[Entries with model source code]
────────────────────────────────────────

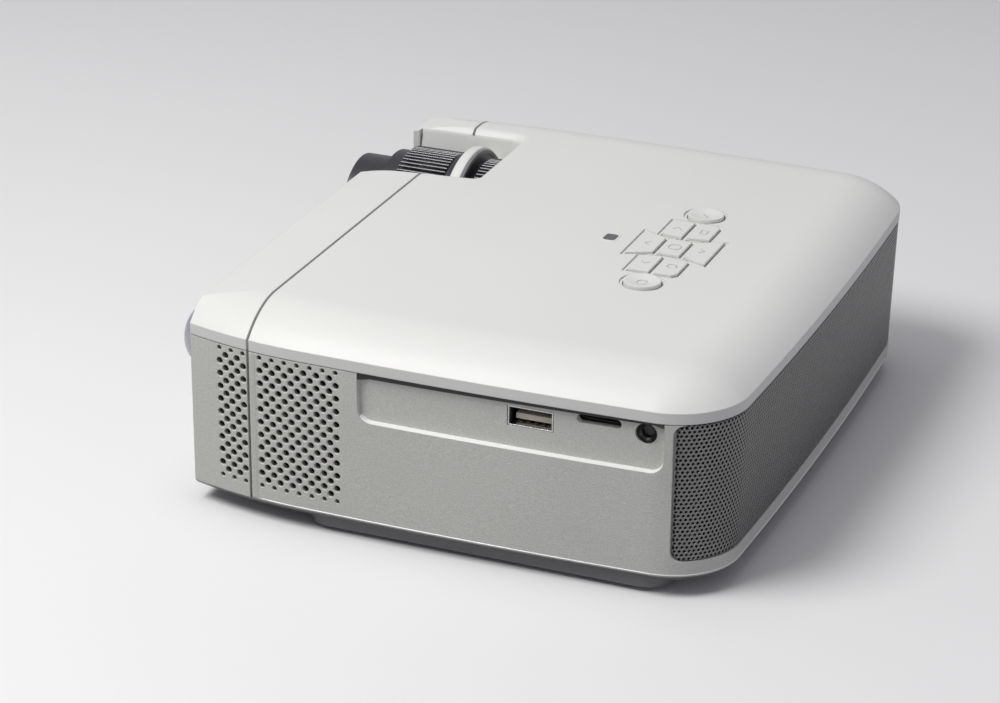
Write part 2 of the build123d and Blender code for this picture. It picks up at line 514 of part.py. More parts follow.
tube = lens_ring(TUBE_R, TUBE_BORE, HOOD_FRONT, HOOD_FRONT + 40.8)
tube = tube - Pos(LENS_X, HOOD_FRONT, LENS_Z) * Rot(-90, 0, 0) * Cone(TUBE_R - 0.3, 14.2, 9.0)
tube = tube + lens_ring(TUBE_BORE + 0.2, 14.6, HOOD_FRONT + 10.2, HOOD_FRONT + 11.2)
tube = tube + lens_ring(TUBE_BORE + 0.2, 13.2, HOOD_FRONT + 35.8, HOOD_FRONT + 36.8)
save("lens_tube", tube)
sleeve = lens_ring(SLEEVE_OUT, SLEEVE_BORE, FRONT_Y + 4.5, ENGINE_FRONT - 2.0)
sleeve = sleeve + lens_ring(FOCUS_R, SLEEVE_OUT - 0.5, FOCUS_Y1 + FIT, FOCUS_Y1 + 2.4)
sleeve = sleeve + lens_ring(21.0, SLEEVE_BORE, ENGINE_FRONT - 3.6, ENGINE_FRONT)
save("lens_sleeve", sleeve)
save("lens_collar", lens_ring(COLLAR_R, SLEEVE_OUT, FRONT_Y + 2.5, FOCUS_Y0 - FIT))
save("focus_ring", ribbed_ring(FOCUS_R, FOCUS_Y0, FOCUS_Y1))
save("keystone_ring", ribbed_ring(KEY_R, KEY_Y0, KEY_Y1))


def glass(radius, y, edge, bulge):
    """Round lens element whose front face bulges forward."""
    ball_r = (radius ** 2 + bulge ** 2) / (2 * bulge)
    front = Pos(LENS_X, y - bulge + ball_r, LENS_Z) * Sphere(ball_r)
    return rod_y(LENS_X, LENS_Z, radius, y, y + edge) + (front & rod_y(LENS_X, LENS_Z, radius, y - bulge, y))


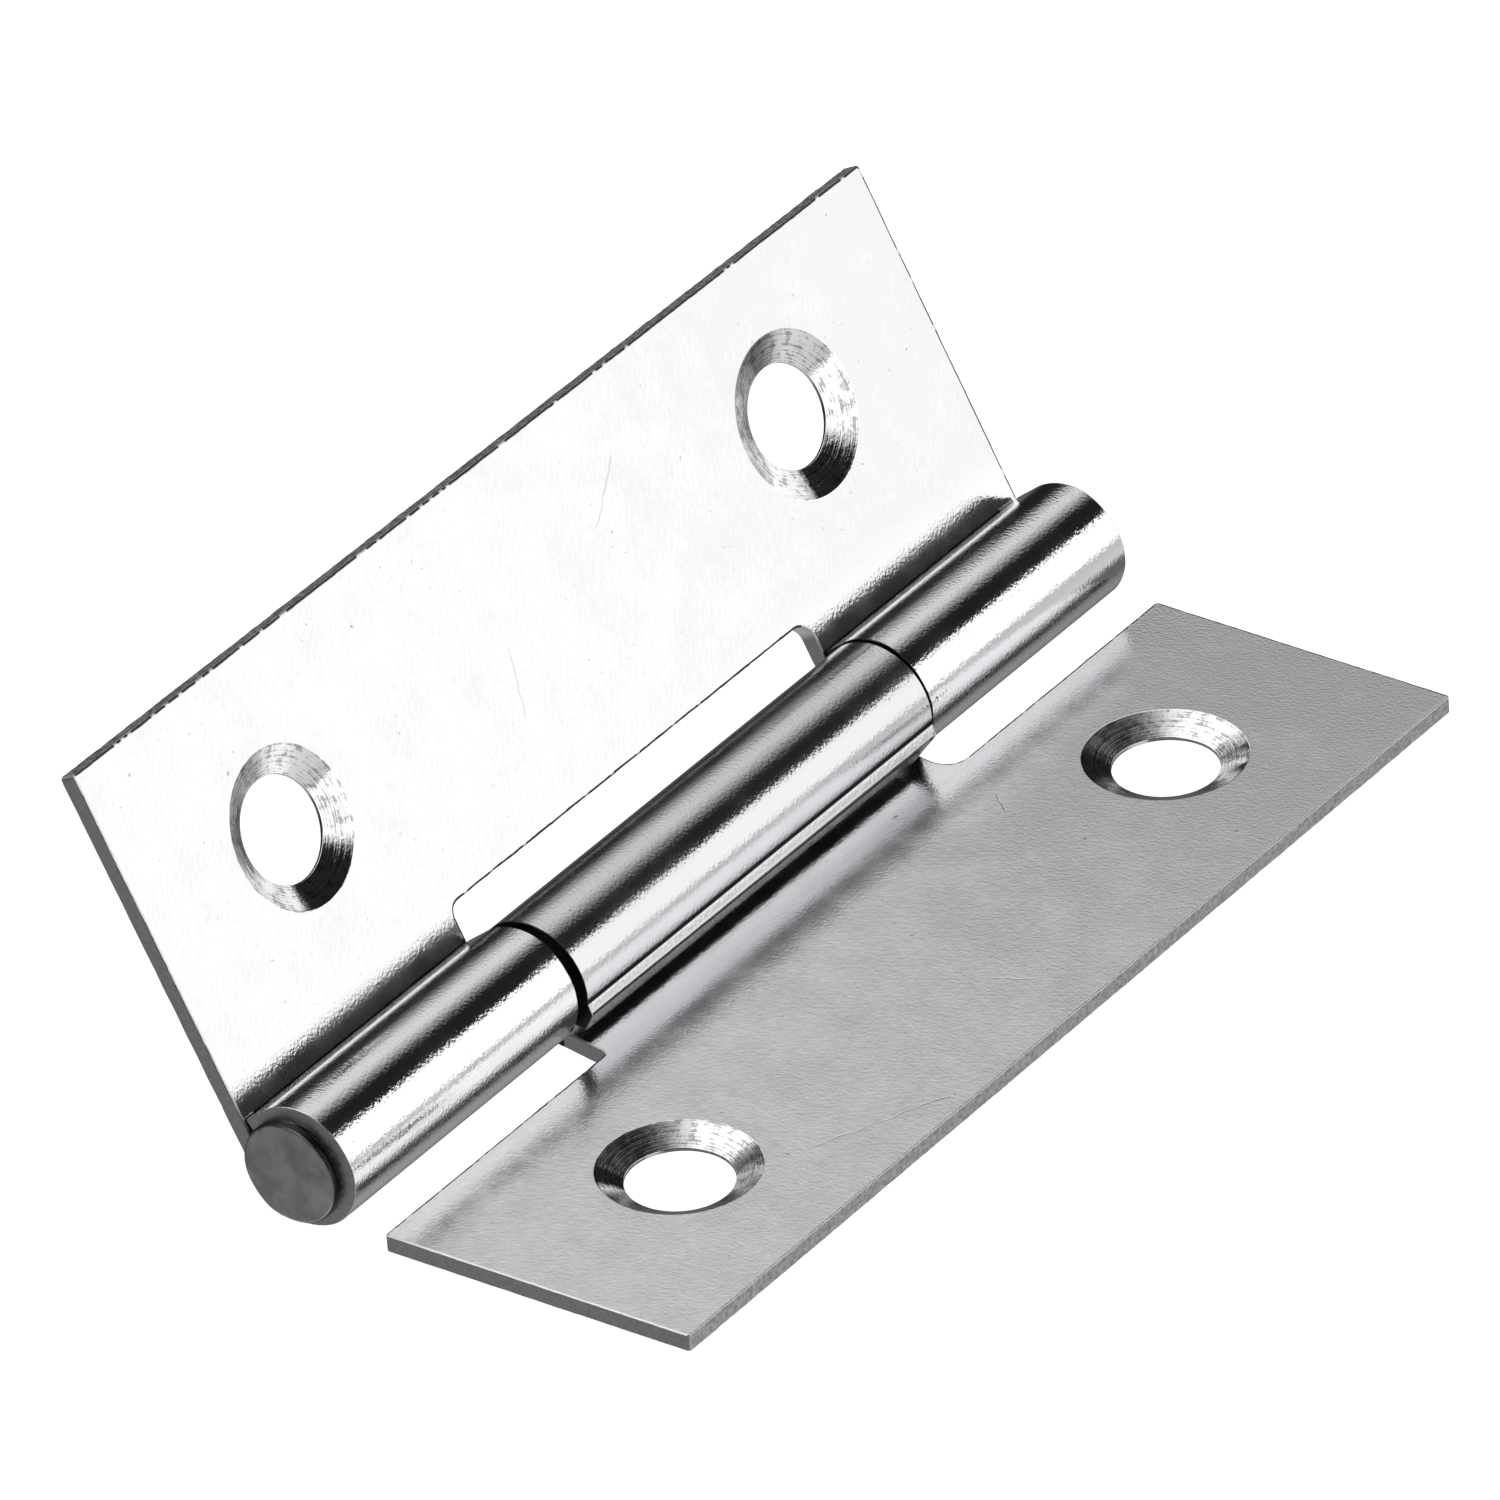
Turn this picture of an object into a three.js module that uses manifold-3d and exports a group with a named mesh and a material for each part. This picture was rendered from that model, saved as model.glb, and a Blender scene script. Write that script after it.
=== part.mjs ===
// Pressed-steel butt hinge: two leaves rolled from sheet around one peened pin.
// Millimetres, +Z up. The hinge axis runs along Y.
// The fixed leaf lies flat with its mounting face on z = 0. The origin is on that face,
// midway between the leaf's two screw holes. The swinging leaf stands open at OPEN_ANGLE.

import * as THREE from "three";
import { mergeVertices } from "three/addons/utils/BufferGeometryUtils.js";
import Module from "manifold-3d";

const wasm = await Module();
wasm.setup();

// Driving dimensions -------------------------------------------------------------------

const LEAF_LENGTH = 60.0;
const LEAF_REACH = 20.1; // hinge axis to the free edge of a leaf
const SHEET = 0.85;
const ROLL_RADIUS = 3.0; // outside of a rolled knuckle
const OPEN_ANGLE = 116.7; // degrees between the two inner faces at rest
const LEAF_CORNER = 0.3; // side of the square whose corner takes each sharp point off

const PIN_RADIUS = 2.08;
const PIN_HEAD_RADIUS = 2.56;
const PIN_HEAD_RISE = 0.42; // flat rim of the peened head above the knuckle's end
const PIN_DOME = 0.1;
const PIN_HEAD_GAP = 0.04;

const AXIAL_SHIFT = 0.85; // how far the fixed leaf has slid towards the far knuckle
const AXIS_TO_HOLES = 11.8; // hinge axis to the fixed leaf's row of holes
const THROUGH_RADIUS = 2.5;
const SINK_DEPTH = 0.7; // the cone stops short of the back face and leaves a lip

// The roll ends in a short straight stretch, because the sheet's last edge can't be curled.
const TIP_ANGLE = 78; // degrees round the roll, from its underside, where that stretch starts
const ROLL_STEP = 7.5; // degrees per facet

// A leaf's own frame: x outwards from the hinge axis, y along it from the near end,
// z positive on the inner face, the face that carries the countersinks.
const FIXED_LEAF = {
  name: "fixed_leaf",
  colour: 0xa9abae,
  innerFace: 2.55, // hinge axis to the plane of the inner face
  tipLength: 1.1,
  slotEdge: 3.88, // hinge axis to the bottom of the slots
  slots: [
    { from: -5, to: 16.5, nearCorner: 0, farCorner: 0.9 },
    { from: 43.5, to: 65, nearCorner: 1.0, farCorner: 0 },
  ],
  holes: [
    { x: 12.0, y: 10.63, sinkRadius: 3.77 },
    { x: 11.6, y: 49.37, sinkRadius: 3.85 },
  ],
};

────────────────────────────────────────

Exactly as they stand, set down the lines from the top of the data through the line with "Turn this picture".

> _Answer to the problem_
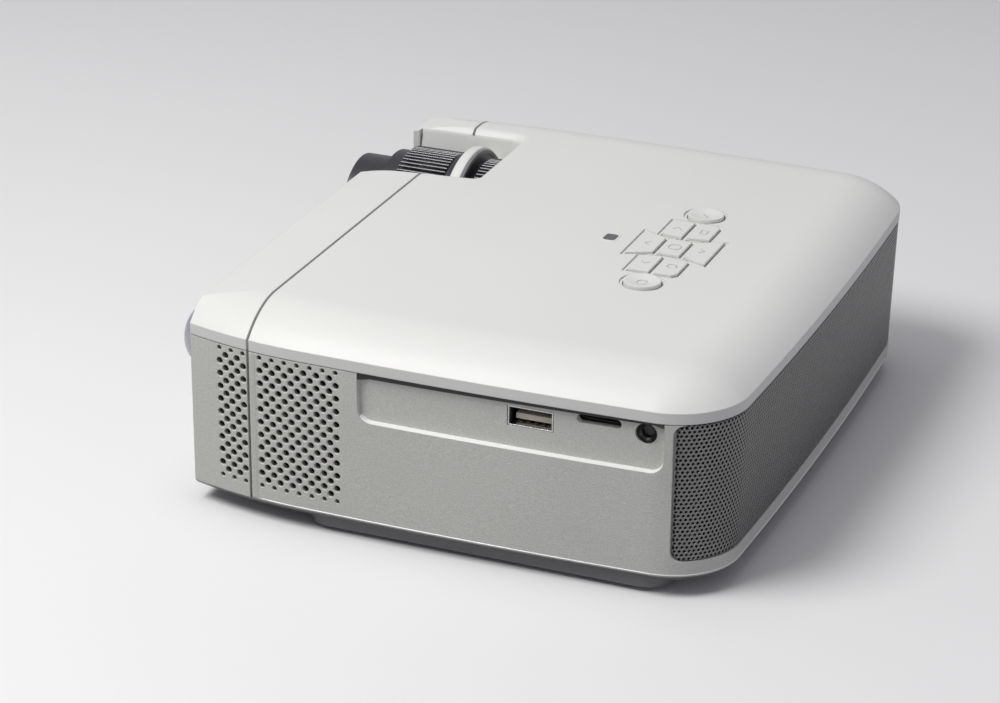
Write part 2 of the build123d and Blender code for this picture. It picks up at line 514 of part.py. More parts follow.
tube = lens_ring(TUBE_R, TUBE_BORE, HOOD_FRONT, HOOD_FRONT + 40.8)
tube = tube - Pos(LENS_X, HOOD_FRONT, LENS_Z) * Rot(-90, 0, 0) * Cone(TUBE_R - 0.3, 14.2, 9.0)
tube = tube + lens_ring(TUBE_BORE + 0.2, 14.6, HOOD_FRONT + 10.2, HOOD_FRONT + 11.2)
tube = tube + lens_ring(TUBE_BORE + 0.2, 13.2, HOOD_FRONT + 35.8, HOOD_FRONT + 36.8)
save("lens_tube", tube)
sleeve = lens_ring(SLEEVE_OUT, SLEEVE_BORE, FRONT_Y + 4.5, ENGINE_FRONT - 2.0)
sleeve = sleeve + lens_ring(FOCUS_R, SLEEVE_OUT - 0.5, FOCUS_Y1 + FIT, FOCUS_Y1 + 2.4)
sleeve = sleeve + lens_ring(21.0, SLEEVE_BORE, ENGINE_FRONT - 3.6, ENGINE_FRONT)
save("lens_sleeve", sleeve)
save("lens_collar", lens_ring(COLLAR_R, SLEEVE_OUT, FRONT_Y + 2.5, FOCUS_Y0 - FIT))
save("focus_ring", ribbed_ring(FOCUS_R, FOCUS_Y0, FOCUS_Y1))
save("keystone_ring", ribbed_ring(KEY_R, KEY_Y0, KEY_Y1))


def glass(radius, y, edge, bulge):
    """Round lens element whose front face bulges forward."""
    ball_r = (radius ** 2 + bulge ** 2) / (2 * bulge)
    front = Pos(LENS_X, y - bulge + ball_r, LENS_Z) * Sphere(ball_r)
    return rod_y(LENS_X, LENS_Z, radius, y, y + edge) + (front & rod_y(LENS_X, LENS_Z, radius, y - bulge, y))


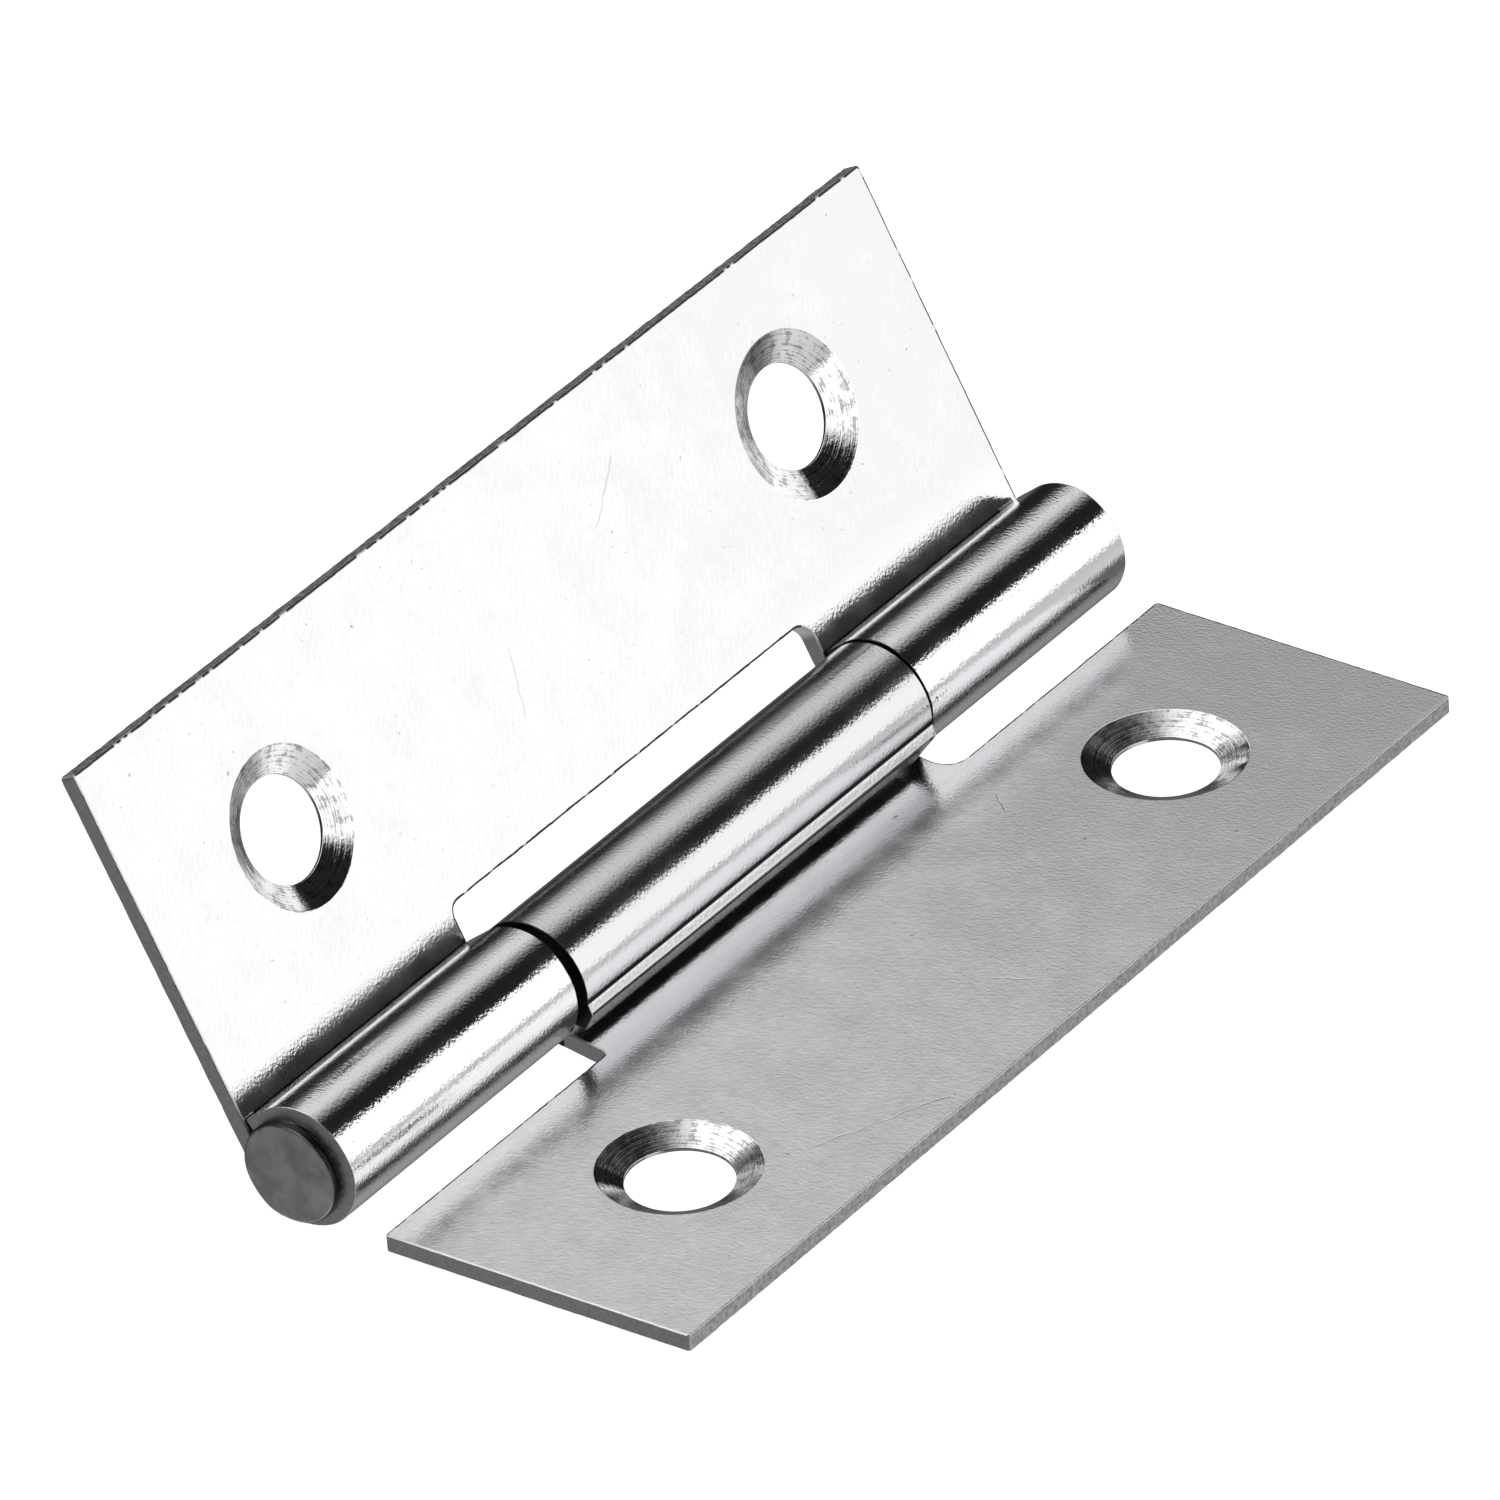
Turn this picture of an object into a three.js module that uses manifold-3d and exports a group with a named mesh and a material for each part. This picture was rendered from that model, saved as model.glb, and a Blender scene script. Write that script after it.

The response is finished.